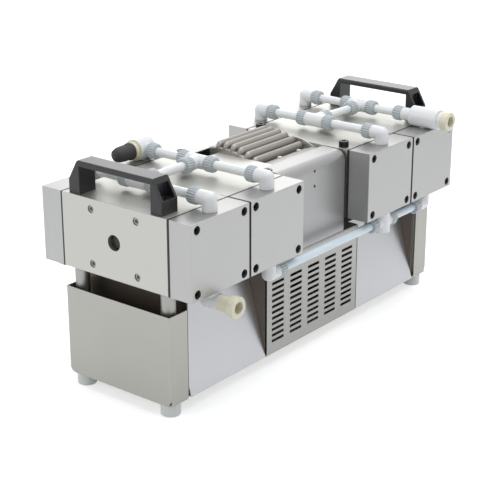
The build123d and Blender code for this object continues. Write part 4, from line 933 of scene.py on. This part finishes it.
nl.new(nut_in.outputs["Geometry"], n_on.inputs["Points"])
nl.new(n_set.outputs[0], n_on.inputs["Instance"])
nl.new(n_aim.outputs[0], n_on.inputs["Rotation"])
n_real = node_at(nut_tree, "GeometryNodeRealizeInstances", 900, 0)
n_mat = node_at(nut_tree, "GeometryNodeSetMaterial", 1050, 0)
nl.new(n_on.outputs[0], n_real.inputs[0])
nl.new(n_real.outputs[0], n_mat.inputs["Geometry"])
nl.new(nut_in.outputs["Finish"], n_mat.inputs["Material"])
nl.new(n_mat.outputs[0], nut_out.inputs[0])


def loose_pieces(node):
    # the middle and the short direction of each separate solid in a node
    build = bmesh.new()
    build.from_mesh(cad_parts[node].data)
    bmesh.ops.remove_doubles(build, verts=build.verts, dist=0.000002)
    waiting = set(build.verts)
    found = []
    while waiting:
        stack = [waiting.pop()]
        low = Vector(stack[0].co)
        high = Vector(stack[0].co)
        while stack:
            vert = stack.pop()
            for index in range(3):
                low[index] = min(low[index], vert.co[index])
                high[index] = max(high[index], vert.co[index])
            for edge in vert.link_edges:
                other = edge.other_vert(vert)
                if other in waiting:
                    waiting.remove(other)
                    stack.append(other)
        size = high - low
        short = min(range(3), key=lambda index: size[index])
        line = Vector((0, 0, 0))
        line[short] = 1.0
        found.append(((low + high) / 2, line, size))
    build.free()
    return sorted(found, key=lambda item: tuple(round(value, 5) for value in item[0]))


nuts = loose_pieces("union_nuts")
union_nuts = made_mesh("ribbed_union_nuts", nut_tree, {
    "Radius": max(nuts[0][2]) / 2, "Length": min(nuts[0][2]), "Ribs": 20, "Rib Depth": 0.07,
    "Finish": nut_plastic},
    [(middle, line) for middle, line, size in nuts])
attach(union_nuts, "frame")
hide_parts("union_nuts")

# ---- gas tubes -----------------------------------------------------------
# Extruded fluoropolymer tube, 12 mm across, between the fittings.

tube_plastic = surface("fluoropolymer_tube", srgb(222, 236, 248), 0.0, 0.25, 600.0, (1, 1, 1), 0.01, 0.02,
                       0.0, 0.0005, 0.1, 0.00002, 0.3, 0.4)
# above z = 0.2 the tubes are coloured whiter and less blue than those below
second_colour(tube_plastic, srgb(238, 240, 242), (0, 0, 1), 0.2, 0.01)
finish_nodes(tube_plastic, "gas_tubes")

# ---- connection ports and the cap ----------------------------------------
# Cream threaded ports on the last fittings; one of them is shut by a black
# slip-on cap.

cream = srgb(228, 224, 200)
white_suction = white_fitting.copy()
white_suction.name = "white_body_cream_ring"
second_colour(white_suction, cream, (1, 0, 0), 0.1405, 0.0005)
white_capped = white_fitting.copy()
white_capped.name = "white_body_cream_collar"
second_colour(white_capped, cream, (0, -1, 0), 0.1465, 0.0005)
finish_nodes(white_suction, "suction_port")
finish_nodes(white_capped, "capped_port")
for side_name, side in (("right", 1), ("left", -1)):
    white_outlet = white_fitting.copy()
    white_outlet.name = "white_stem_cream_outlet_" + side_name
    second_colour(white_outlet, cream, (side, 0, 0), 0.1255, 0.0005)
    finish_nodes(white_outlet, "outlet_port_" + side_name)
cap_low, cap_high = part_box("port_cap")
cap_x = (cap_low[0] + cap_high[0]) / 2
cap_z = (cap_low[2] + cap_high[2]) / 2
cap_radius = (cap_high[0] - cap_low[0]) / 2
cap_mouth = cap_high[1]
# outline from the mouth's inner edge, over the lip, along the skin to the tip
cap_outline = [
    (0.0, cap_mouth - 0.0190), (0.0088, cap_mouth - 0.0190), (0.0092, cap_mouth - 0.0180),
    (0.0092, cap_mouth - 0.0006), (0.0098, cap_mouth), (cap_radius - 0.0008, cap_mouth),
    (cap_radius, cap_mouth - 0.0008), (cap_radius, cap_mouth - 0.0035),
    (cap_radius - 0.0009, cap_mouth - 0.0045), (cap_radius - 0.0011, cap_mouth - 0.016),
    (cap_radius - 0.0018, cap_mouth - 0.0235), (cap_radius - 0.0034, cap_mouth - 0.0285),
    (cap_radius - 0.0062, cap_mouth - 0.0312), (0.0, cap_mouth - 0.0318),
]
cap_build = bmesh.new()
cap_steps = 48
rings = []
for radius, y in cap_outline:
    if radius == 0.0:
        rings.append([cap_build.verts.new((cap_x, y, cap_z))])
        continue
    ring = []
    for step in range(cap_steps):
        turn = 2 * math.pi * step / cap_steps
        x = cap_x + radius * math.cos(turn)
        z = cap_z + radius * math.sin(turn)
        ring.append(cap_build.verts.new((x, y, z)))
    rings.append(ring)
for first, second in zip(rings, rings[1:]):
    for step in range(cap_steps):
        after = (step + 1) % cap_steps
        if len(first) == 1:
            cap_build.faces.new((first[0], second[step], second[after]))
        elif len(second) == 1:
            cap_build.faces.new((first[step], first[after], second[0]))
        else:
            cap_build.faces.new((first[step], first[after], second[after], second[step]))
bmesh.ops.recalc_face_normals(cap_build, faces=cap_build.faces)
for face in cap_build.faces:
    face.smooth = True
cap_mesh = bpy.data.meshes.new("slip_on_cap")
cap_build.to_mesh(cap_mesh)
cap_build.free()
cap_mesh.set_sharp_from_angle(angle=math.radians(50))
cap_mesh.materials.append(black_elastomer)
slip_cap = bpy.data.objects.new("slip_on_cap", cap_mesh)
bpy.context.collection.objects.link(slip_cap)
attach(slip_cap, "port_cap")
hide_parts("port_cap")

# ---- mains inlet and rocker switch ---------------------------------------
# Black moulded appliance inlet and switch frame on the far side's panel.

gloss_black = surface("gloss_black_moulding", srgb(30, 30, 31), 0.0, 0.25, 900.0, (1, 1, 1), 0.05,
                      0.03, 0.05)
finish_nodes(gloss_black, "power_inlet_and_switch_frame", "switch_rocker")
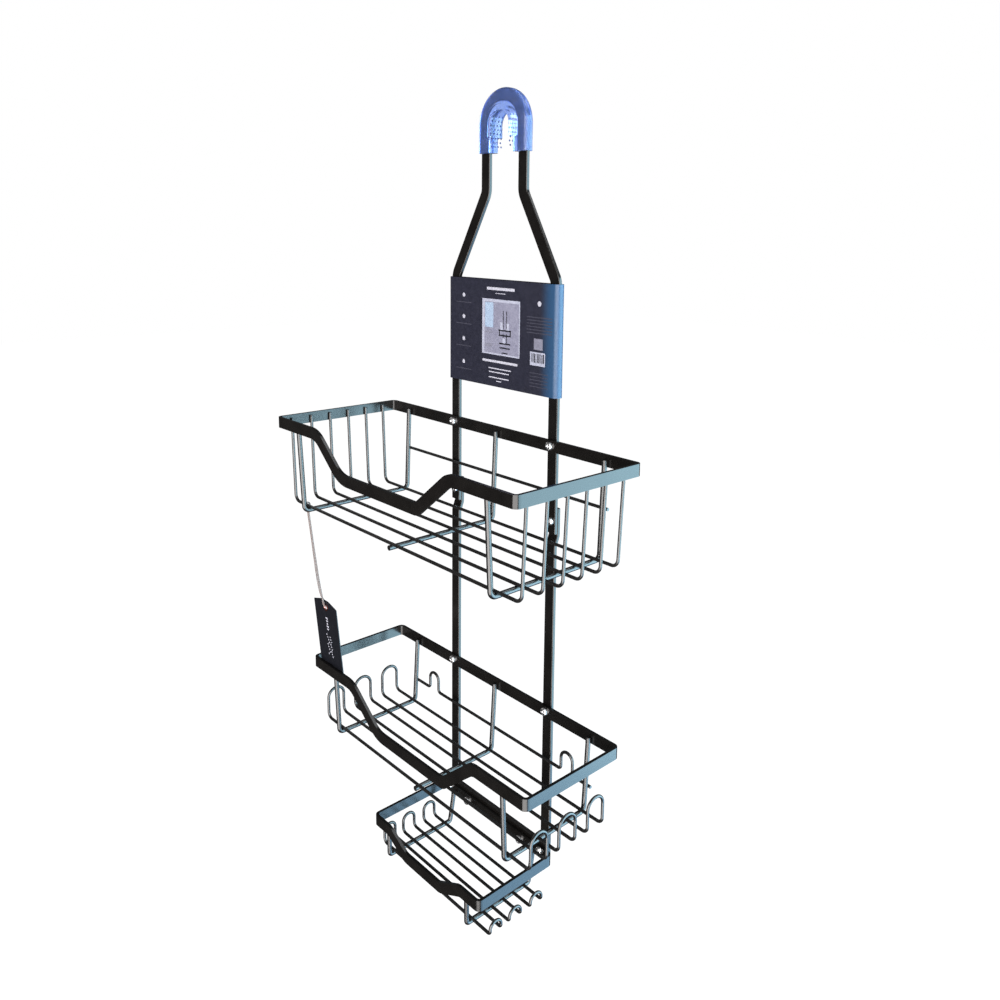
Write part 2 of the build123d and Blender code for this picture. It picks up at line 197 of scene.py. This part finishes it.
def painted_fold_highlight(material):
    """Painted highlight: the card's colour turns from navy to a mid-blue band towards its right-hand
    fold, standing in for the blue light from the right catching the fold.
    """
    tree = material.node_tree
    shader = tree.nodes["Principled BSDF"]
    plain = shader.inputs["Base Color"].links[0].from_socket
    place = add_node(tree, "ShaderNodeTexCoord")
    axes = add_node(tree, "ShaderNodeSeparateXYZ")
    tree.links.new(place.outputs["Object"], axes.inputs["Vector"])
    across = add_node(tree, "ShaderNodeMapRange", interpolation_type="SMOOTHSTEP")
    across.inputs["From Min"].default_value = FOLD_HIGHLIGHT_START
    across.inputs["From Max"].default_value = FOLD_HIGHLIGHT_FULL
    tree.links.new(axes.outputs["X"], across.inputs["Value"])
    blend = add_node(tree, "ShaderNodeMix", data_type="RGBA")
    tree.links.new(across.outputs["Result"], blend.inputs["Factor"])
    tree.links.new(plain, blend.inputs["A"])
    blend.inputs["B"].default_value = (*FOLD_HIGHLIGHT_BLUE, 1)
    tree.links.new(blend.outputs["Result"], shader.inputs["Base Color"])


def copper():
    material, tree, shader = new_material("copper", Metallic=1.0)
    colour = ramp(tree, noise(tree, 1200, 3), ((0.3, (0.50, 0.13, 0.10)), (0.8, (0.70, 0.26, 0.20))))
    tree.links.new(colour, shader.inputs["Base Color"])
    tree.links.new(spread(tree, noise(tree, 2500, 2), 0.2, 0.35), shader.inputs["Roughness"])
    return material


def twisted_cord():
    material, tree, shader = new_material("twisted_cord", Roughness=0.85, Sheen_Weight=0.3)
    place = add_node(tree, "ShaderNodeTexCoord")
    wave = add_node(tree, "ShaderNodeTexWave", bands_direction="DIAGONAL", Scale=900.0, Distortion=1.5)
    tree.links.new(place.outputs["Object"], wave.inputs["Vector"])
    colour = ramp(tree, wave.outputs["Fac"], ((0.1, (0.11, 0.085, 0.080)), (0.8, (0.22, 0.18, 0.17))))
    tree.links.new(colour, shader.inputs["Base Color"])
    bump(tree, shader, wave.outputs["Fac"], 0.5, 0.0002)
    return material


# The materials themselves, and which CAD piece wears which

strip_black = powder_coat(
    "strip_black", (0.0035, 0.0030, 0.0028), (0.0075, 0.0066, 0.0060), (0.17, 0.25)
)
wire_black = powder_coat(
    "wire_black", (0.0060, 0.0056, 0.0056), (0.0120, 0.0114, 0.0114), (0.20, 0.30), 1.7
)
navy = printed("navy_card", (0.0070, 0.0075, 0.0155), (0.0180, 0.0185, 0.0330))
navy_tag = printed("navy_tag", (0.0035, 0.0040, 0.0065), (0.0075, 0.0080, 0.0120), (0.3, 0.42))
pale_print = printed("pale_print", (0.26, 0.27, 0.34), (0.36, 0.37, 0.46))
dim_print = printed("dim_print", (0.030, 0.030, 0.046), (0.048, 0.048, 0.068))
grey_print = printed("grey_print", (0.12, 0.12, 0.16), (0.20, 0.20, 0.26))
white_print = printed("white_print", (0.32, 0.32, 0.38), (0.44, 0.44, 0.50))
picture_print = printed("picture_print", (0.14, 0.14, 0.20), (0.23, 0.23, 0.30))
picture_light = printed("picture_light", (0.22, 0.29, 0.41), (0.31, 0.39, 0.50))
dark_print = printed("dark_print", (0.006, 0.006, 0.010), (0.012, 0.012, 0.018))
steel = polished_steel()
silicone = clear_silicone("clear_silicone", (0.21, 0.33, 0.75), (0.37, 0.48, 0.88))
nub_silicone = clear_silicone("nub_silicone", (0.05, 0.09, 0.28), (0.10, 0.15, 0.40))
cord_pale = twisted_cord()
eyelet_copper = copper()
# The navy card gets a painted blue highlight along its right-hand fold
painted_fold_highlight(navy)

STRIPS = ("hanger", "left_upright", "right_upright", "cross_bar", "upper_rim", "middle_rim", "dish_rim")
for name, node in nodes.items():
    if name in STRIPS:
        material = strip_black
    elif "wire" in name:
        material = wire_black
    elif "screws" in name:
        material = steel
    elif name == "hook_sleeve":
        material = silicone
    elif name == "label_card":
        material = navy
    elif name == "hang_tag":
        material = navy_tag
    elif name == "tag_eyelet":
        material = eyelet_copper
    else:
        material = cord_pale
    node.data.materials.clear()
    node.data.materials.append(material)


# Tag string: one limp cord, round the hitch's knot, behind the tag, through the eyelet and back up

route = (
    (-0.1238, -0.1076, -0.31538),
    (-0.1218, -0.10596, -0.33722),
    (-0.119, -0.10412, -0.36317),
    (-0.116, -0.10256, -0.38412),
    (-0.1142, -0.10143, -0.39466),
    (-0.1134, -0.10077, -0.40032),
    (-0.1135, -0.09779, -0.40003),
    (-0.1181, -0.09779, -0.39792),
    (-0.1236, -0.09834, -0.39335),
    (-0.1244, -0.10066, -0.37891),
    (-0.1234, -0.1039, -0.35511),
    (-0.1244, -0.10585, -0.33319),
    (-0.1254, -0.1076, -0.31538),
)
CORD_DIAMETER = 0.0014
line = bpy.data.curves.new("tag_cord", "CURVE")
line.dimensions = "3D"
line.bevel_depth = CORD_DIAMETER / 2
line.bevel_resolution = 6
line.resolution_u = 24
line.use_fill_caps = True
spline = line.splines.new("NURBS")
spline.points.add(len(route) - 1)
for control, place in zip(spline.points, route):
    control.co = (*place, 1)
spline.order_u = 3
spline.use_endpoint_u = True
tag_cord = bpy.data.objects.new("tag_cord", line)
tag_cord.data.materials.append(cord_pale)
scene.collection.objects.link(tag_cord)
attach(tag_cord, "tag")
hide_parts("tag_string")


# Mesh pieces


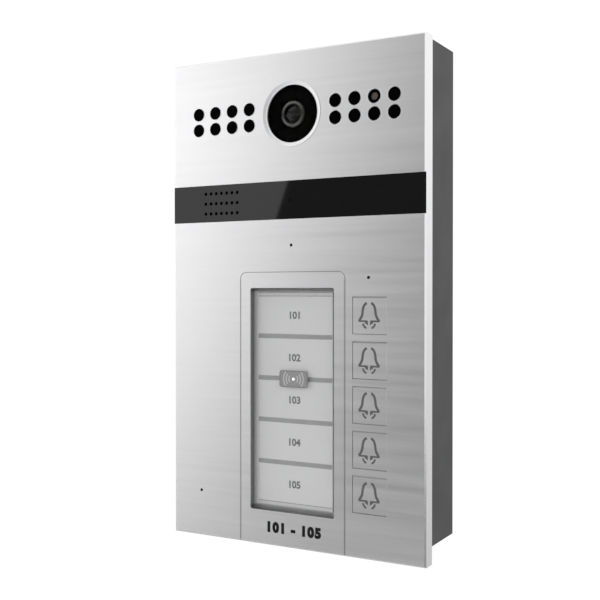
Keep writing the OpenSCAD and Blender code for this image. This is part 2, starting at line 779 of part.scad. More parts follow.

::::::

■ **Your goal**: List each line in the listing that contains the string "scene".

■ **Exercise response**:
The build123d and Blender code for this object continues. Write part 4, from line 933 of scene.py on. This part finishes it.
Write part 2 of the build123d and Blender code for this picture. It picks up at line 197 of scene.py. This part finishes it.
scene.collection.objects.link(tag_cord)